■ **Exercise**: Quote the material below exactly as written, from the first line to the line that holds "ledge_d = 19.9; // [19.7:0.1:20.4]", endpoints included.

■ **Raw data**:
**********

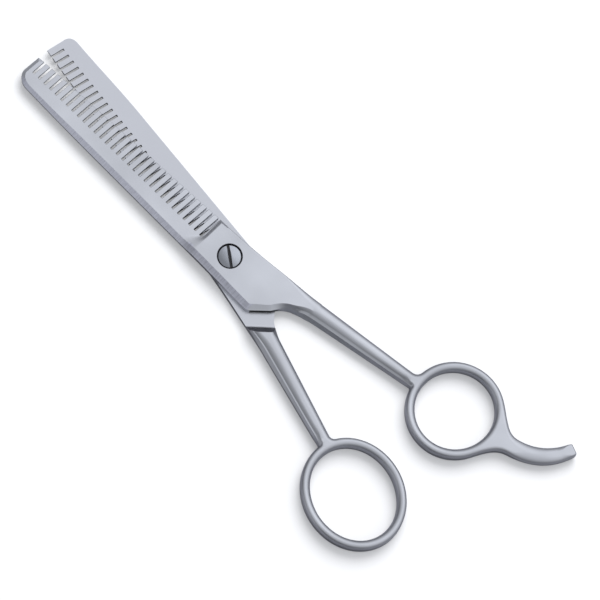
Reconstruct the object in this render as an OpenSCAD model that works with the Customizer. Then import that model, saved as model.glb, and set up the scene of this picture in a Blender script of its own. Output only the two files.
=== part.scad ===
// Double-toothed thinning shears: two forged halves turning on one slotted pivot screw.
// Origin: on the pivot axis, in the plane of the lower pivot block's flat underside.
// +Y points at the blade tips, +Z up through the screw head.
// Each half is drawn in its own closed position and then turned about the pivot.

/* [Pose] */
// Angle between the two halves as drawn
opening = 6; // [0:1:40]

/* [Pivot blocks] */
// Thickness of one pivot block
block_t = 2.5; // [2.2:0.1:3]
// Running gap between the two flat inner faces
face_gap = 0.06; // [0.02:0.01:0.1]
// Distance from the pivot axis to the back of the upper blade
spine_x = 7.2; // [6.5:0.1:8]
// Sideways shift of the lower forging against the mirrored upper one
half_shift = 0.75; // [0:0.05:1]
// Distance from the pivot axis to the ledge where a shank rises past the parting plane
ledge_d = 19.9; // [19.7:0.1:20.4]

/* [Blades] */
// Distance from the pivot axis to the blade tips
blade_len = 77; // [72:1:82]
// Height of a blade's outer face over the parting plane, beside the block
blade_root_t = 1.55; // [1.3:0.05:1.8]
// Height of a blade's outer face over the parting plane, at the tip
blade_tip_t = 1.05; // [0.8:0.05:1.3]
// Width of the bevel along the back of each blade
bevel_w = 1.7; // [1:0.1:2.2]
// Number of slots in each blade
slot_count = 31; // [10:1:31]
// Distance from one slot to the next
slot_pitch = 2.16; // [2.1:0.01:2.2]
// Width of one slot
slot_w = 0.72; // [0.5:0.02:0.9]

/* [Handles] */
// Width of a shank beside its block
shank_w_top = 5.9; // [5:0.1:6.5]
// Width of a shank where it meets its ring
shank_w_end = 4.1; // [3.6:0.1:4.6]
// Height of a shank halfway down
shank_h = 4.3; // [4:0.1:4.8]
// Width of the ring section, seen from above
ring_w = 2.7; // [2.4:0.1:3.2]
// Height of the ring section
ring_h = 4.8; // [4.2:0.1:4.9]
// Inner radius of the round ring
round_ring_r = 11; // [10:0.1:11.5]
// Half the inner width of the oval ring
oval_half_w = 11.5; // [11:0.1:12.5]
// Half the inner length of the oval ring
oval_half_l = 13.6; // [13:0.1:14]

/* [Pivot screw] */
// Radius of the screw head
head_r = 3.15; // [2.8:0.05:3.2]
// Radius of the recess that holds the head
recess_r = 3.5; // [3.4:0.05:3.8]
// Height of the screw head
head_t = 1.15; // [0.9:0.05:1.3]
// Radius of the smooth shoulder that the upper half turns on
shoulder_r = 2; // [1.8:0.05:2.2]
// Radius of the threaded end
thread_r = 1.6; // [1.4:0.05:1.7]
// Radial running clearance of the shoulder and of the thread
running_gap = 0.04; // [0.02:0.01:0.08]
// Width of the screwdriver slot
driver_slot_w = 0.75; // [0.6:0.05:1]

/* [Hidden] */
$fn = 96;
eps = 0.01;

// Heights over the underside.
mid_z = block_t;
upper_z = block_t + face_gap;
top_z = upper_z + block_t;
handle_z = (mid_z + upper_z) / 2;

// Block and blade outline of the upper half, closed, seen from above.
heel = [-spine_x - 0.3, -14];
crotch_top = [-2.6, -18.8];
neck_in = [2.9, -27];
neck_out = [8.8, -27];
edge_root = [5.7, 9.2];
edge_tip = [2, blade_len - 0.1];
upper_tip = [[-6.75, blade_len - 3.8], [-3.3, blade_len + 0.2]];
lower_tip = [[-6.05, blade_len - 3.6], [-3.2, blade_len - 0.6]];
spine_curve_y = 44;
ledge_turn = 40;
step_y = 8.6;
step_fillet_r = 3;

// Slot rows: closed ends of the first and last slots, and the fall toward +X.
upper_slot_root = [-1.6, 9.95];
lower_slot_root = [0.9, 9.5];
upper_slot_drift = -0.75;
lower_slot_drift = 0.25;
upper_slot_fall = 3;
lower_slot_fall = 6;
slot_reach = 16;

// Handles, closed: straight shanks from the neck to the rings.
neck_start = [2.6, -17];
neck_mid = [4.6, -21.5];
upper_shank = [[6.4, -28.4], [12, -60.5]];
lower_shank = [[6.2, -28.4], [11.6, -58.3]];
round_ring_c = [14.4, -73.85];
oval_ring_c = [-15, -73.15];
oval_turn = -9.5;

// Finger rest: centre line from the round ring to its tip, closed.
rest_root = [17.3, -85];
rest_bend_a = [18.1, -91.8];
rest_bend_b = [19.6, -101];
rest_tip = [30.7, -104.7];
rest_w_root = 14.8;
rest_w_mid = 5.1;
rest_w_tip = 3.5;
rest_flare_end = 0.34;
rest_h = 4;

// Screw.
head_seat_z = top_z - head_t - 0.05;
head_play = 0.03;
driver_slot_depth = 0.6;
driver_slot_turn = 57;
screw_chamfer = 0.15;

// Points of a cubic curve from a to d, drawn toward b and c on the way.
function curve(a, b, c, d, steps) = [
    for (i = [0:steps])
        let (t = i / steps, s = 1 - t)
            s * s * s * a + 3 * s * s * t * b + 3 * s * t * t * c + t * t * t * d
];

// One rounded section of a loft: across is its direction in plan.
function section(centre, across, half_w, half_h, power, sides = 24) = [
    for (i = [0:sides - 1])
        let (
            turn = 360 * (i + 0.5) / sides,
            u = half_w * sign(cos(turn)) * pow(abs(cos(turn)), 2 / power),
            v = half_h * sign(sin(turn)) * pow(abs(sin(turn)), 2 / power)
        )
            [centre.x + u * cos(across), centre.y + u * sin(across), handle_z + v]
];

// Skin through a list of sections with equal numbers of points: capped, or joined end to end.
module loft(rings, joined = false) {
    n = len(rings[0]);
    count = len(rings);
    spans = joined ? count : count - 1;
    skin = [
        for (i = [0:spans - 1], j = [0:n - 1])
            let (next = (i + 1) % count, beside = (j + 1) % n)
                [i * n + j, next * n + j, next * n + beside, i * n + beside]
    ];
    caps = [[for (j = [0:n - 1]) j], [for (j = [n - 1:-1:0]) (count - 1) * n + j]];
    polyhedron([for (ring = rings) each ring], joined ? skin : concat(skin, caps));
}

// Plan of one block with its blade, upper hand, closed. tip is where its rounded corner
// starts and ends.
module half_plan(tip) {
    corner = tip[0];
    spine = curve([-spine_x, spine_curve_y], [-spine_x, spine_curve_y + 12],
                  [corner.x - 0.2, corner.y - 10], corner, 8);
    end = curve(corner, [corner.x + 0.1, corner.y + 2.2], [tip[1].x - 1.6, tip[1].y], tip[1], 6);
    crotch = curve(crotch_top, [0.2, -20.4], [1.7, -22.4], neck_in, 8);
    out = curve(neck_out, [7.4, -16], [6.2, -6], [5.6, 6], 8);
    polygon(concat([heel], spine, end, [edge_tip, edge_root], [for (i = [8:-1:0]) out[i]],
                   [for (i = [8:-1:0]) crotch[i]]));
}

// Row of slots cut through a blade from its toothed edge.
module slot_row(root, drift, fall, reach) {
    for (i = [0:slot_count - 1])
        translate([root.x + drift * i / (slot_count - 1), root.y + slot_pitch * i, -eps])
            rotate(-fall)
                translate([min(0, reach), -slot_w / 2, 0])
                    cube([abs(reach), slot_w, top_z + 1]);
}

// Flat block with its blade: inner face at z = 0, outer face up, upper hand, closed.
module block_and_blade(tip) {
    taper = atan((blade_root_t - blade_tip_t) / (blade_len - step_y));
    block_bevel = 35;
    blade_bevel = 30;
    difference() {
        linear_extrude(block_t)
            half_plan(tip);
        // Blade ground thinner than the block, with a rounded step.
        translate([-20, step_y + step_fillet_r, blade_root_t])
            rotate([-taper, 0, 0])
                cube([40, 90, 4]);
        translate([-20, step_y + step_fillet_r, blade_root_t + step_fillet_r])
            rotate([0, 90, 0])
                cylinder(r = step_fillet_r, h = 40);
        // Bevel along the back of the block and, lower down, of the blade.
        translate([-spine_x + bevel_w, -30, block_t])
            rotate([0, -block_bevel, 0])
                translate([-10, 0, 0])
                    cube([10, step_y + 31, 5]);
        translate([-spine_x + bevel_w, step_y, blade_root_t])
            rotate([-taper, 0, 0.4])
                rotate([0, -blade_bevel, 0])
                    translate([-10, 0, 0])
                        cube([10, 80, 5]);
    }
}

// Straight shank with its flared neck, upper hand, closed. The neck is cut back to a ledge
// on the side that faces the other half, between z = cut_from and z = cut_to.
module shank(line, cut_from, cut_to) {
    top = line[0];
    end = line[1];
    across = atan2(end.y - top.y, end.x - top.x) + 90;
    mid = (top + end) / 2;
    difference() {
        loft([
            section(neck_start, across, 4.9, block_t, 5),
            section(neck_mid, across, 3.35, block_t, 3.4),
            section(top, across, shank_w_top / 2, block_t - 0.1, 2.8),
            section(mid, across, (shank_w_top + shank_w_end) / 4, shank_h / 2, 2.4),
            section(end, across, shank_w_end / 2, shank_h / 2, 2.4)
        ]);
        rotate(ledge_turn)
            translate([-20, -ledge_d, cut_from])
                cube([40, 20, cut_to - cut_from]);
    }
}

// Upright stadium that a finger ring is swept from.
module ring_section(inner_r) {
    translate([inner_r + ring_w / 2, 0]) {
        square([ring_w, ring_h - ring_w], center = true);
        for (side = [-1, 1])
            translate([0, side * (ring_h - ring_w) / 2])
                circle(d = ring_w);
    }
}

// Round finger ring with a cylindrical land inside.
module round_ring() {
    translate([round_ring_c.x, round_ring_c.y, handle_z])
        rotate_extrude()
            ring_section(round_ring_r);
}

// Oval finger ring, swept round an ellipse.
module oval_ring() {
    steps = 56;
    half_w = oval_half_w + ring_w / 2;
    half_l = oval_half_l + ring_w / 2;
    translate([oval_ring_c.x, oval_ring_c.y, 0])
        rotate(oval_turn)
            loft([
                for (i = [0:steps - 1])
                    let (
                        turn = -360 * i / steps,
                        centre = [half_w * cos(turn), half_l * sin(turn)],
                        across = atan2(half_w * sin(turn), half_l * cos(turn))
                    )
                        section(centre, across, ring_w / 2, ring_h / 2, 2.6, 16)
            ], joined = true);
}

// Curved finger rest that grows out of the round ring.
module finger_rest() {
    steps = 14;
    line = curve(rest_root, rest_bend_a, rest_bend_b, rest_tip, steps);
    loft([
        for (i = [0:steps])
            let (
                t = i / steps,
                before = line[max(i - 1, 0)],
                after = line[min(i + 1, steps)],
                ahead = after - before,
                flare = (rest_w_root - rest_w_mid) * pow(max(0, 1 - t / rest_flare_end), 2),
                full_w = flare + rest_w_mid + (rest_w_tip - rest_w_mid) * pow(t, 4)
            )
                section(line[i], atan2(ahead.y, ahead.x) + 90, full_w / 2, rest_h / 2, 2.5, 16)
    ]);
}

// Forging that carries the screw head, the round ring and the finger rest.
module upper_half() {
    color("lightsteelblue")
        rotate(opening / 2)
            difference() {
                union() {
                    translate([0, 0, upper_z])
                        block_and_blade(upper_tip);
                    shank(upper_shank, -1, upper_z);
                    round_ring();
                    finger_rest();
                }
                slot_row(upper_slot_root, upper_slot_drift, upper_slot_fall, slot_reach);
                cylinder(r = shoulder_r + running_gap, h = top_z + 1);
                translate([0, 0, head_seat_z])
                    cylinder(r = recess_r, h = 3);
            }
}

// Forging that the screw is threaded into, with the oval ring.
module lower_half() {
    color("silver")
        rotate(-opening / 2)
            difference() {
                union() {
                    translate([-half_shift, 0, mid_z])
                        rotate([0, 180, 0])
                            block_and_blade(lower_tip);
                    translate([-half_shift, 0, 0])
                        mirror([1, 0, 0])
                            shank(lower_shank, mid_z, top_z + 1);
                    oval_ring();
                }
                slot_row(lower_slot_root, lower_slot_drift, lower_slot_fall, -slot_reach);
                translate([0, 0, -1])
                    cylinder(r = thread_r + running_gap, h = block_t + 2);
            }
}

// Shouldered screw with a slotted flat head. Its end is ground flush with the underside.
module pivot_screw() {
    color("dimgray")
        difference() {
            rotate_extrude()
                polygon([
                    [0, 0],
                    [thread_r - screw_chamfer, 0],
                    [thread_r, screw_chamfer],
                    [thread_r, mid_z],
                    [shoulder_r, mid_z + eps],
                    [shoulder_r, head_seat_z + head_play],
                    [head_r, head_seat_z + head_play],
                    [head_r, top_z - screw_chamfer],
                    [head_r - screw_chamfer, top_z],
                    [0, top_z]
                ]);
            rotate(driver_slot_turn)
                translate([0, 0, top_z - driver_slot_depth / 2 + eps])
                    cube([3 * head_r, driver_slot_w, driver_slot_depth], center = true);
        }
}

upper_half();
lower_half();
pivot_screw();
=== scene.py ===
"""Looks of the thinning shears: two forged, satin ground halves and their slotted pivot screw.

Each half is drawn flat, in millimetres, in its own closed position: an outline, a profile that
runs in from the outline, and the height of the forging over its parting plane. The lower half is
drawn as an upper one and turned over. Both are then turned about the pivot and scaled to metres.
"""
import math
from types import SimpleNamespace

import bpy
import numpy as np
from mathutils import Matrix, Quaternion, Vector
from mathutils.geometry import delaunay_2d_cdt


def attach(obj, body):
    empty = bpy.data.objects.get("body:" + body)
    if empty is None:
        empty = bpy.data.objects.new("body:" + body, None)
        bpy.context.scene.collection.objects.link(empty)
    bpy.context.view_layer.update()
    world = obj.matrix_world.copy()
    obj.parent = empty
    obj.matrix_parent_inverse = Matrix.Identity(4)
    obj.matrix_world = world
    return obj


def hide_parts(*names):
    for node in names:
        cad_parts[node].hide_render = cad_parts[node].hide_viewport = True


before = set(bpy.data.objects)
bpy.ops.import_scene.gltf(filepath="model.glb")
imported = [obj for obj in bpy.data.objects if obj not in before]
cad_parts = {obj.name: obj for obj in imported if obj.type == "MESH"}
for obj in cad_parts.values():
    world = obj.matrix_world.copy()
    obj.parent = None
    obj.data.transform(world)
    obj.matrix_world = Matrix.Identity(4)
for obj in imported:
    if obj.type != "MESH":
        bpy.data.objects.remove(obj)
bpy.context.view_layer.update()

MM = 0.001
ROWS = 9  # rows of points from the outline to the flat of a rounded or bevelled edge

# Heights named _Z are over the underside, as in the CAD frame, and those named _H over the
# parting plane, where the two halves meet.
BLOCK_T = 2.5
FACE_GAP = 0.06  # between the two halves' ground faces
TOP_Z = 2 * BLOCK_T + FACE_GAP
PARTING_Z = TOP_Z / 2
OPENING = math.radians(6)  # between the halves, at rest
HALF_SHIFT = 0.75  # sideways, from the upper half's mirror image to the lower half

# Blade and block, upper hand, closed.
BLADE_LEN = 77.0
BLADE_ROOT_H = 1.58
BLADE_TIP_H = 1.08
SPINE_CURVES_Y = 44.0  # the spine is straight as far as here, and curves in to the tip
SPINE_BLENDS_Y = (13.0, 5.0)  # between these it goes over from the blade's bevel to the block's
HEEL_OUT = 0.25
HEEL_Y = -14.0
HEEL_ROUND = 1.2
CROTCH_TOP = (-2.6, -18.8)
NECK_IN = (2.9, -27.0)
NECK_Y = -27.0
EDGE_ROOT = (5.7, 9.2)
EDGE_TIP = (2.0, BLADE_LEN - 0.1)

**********

■ **Full solution**:
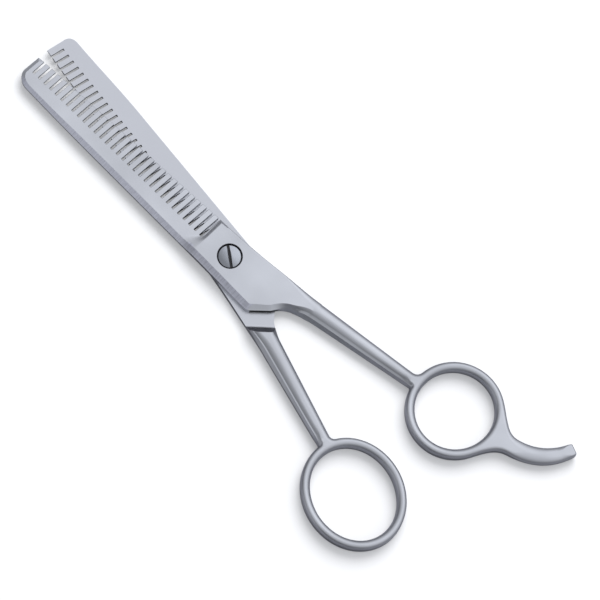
Reconstruct the object in this render as an OpenSCAD model that works with the Customizer. Then import that model, saved as model.glb, and set up the scene of this picture in a Blender script of its own. Output only the two files.
=== part.scad ===
// Double-toothed thinning shears: two forged halves turning on one slotted pivot screw.
// Origin: on the pivot axis, in the plane of the lower pivot block's flat underside.
// +Y points at the blade tips, +Z up through the screw head.
// Each half is drawn in its own closed position and then turned about the pivot.

/* [Pose] */
// Angle between the two halves as drawn
opening = 6; // [0:1:40]

/* [Pivot blocks] */
// Thickness of one pivot block
block_t = 2.5; // [2.2:0.1:3]
// Running gap between the two flat inner faces
face_gap = 0.06; // [0.02:0.01:0.1]
// Distance from the pivot axis to the back of the upper blade
spine_x = 7.2; // [6.5:0.1:8]
// Sideways shift of the lower forging against the mirrored upper one
half_shift = 0.75; // [0:0.05:1]
// Distance from the pivot axis to the ledge where a shank rises past the parting plane
ledge_d = 19.9; // [19.7:0.1:20.4]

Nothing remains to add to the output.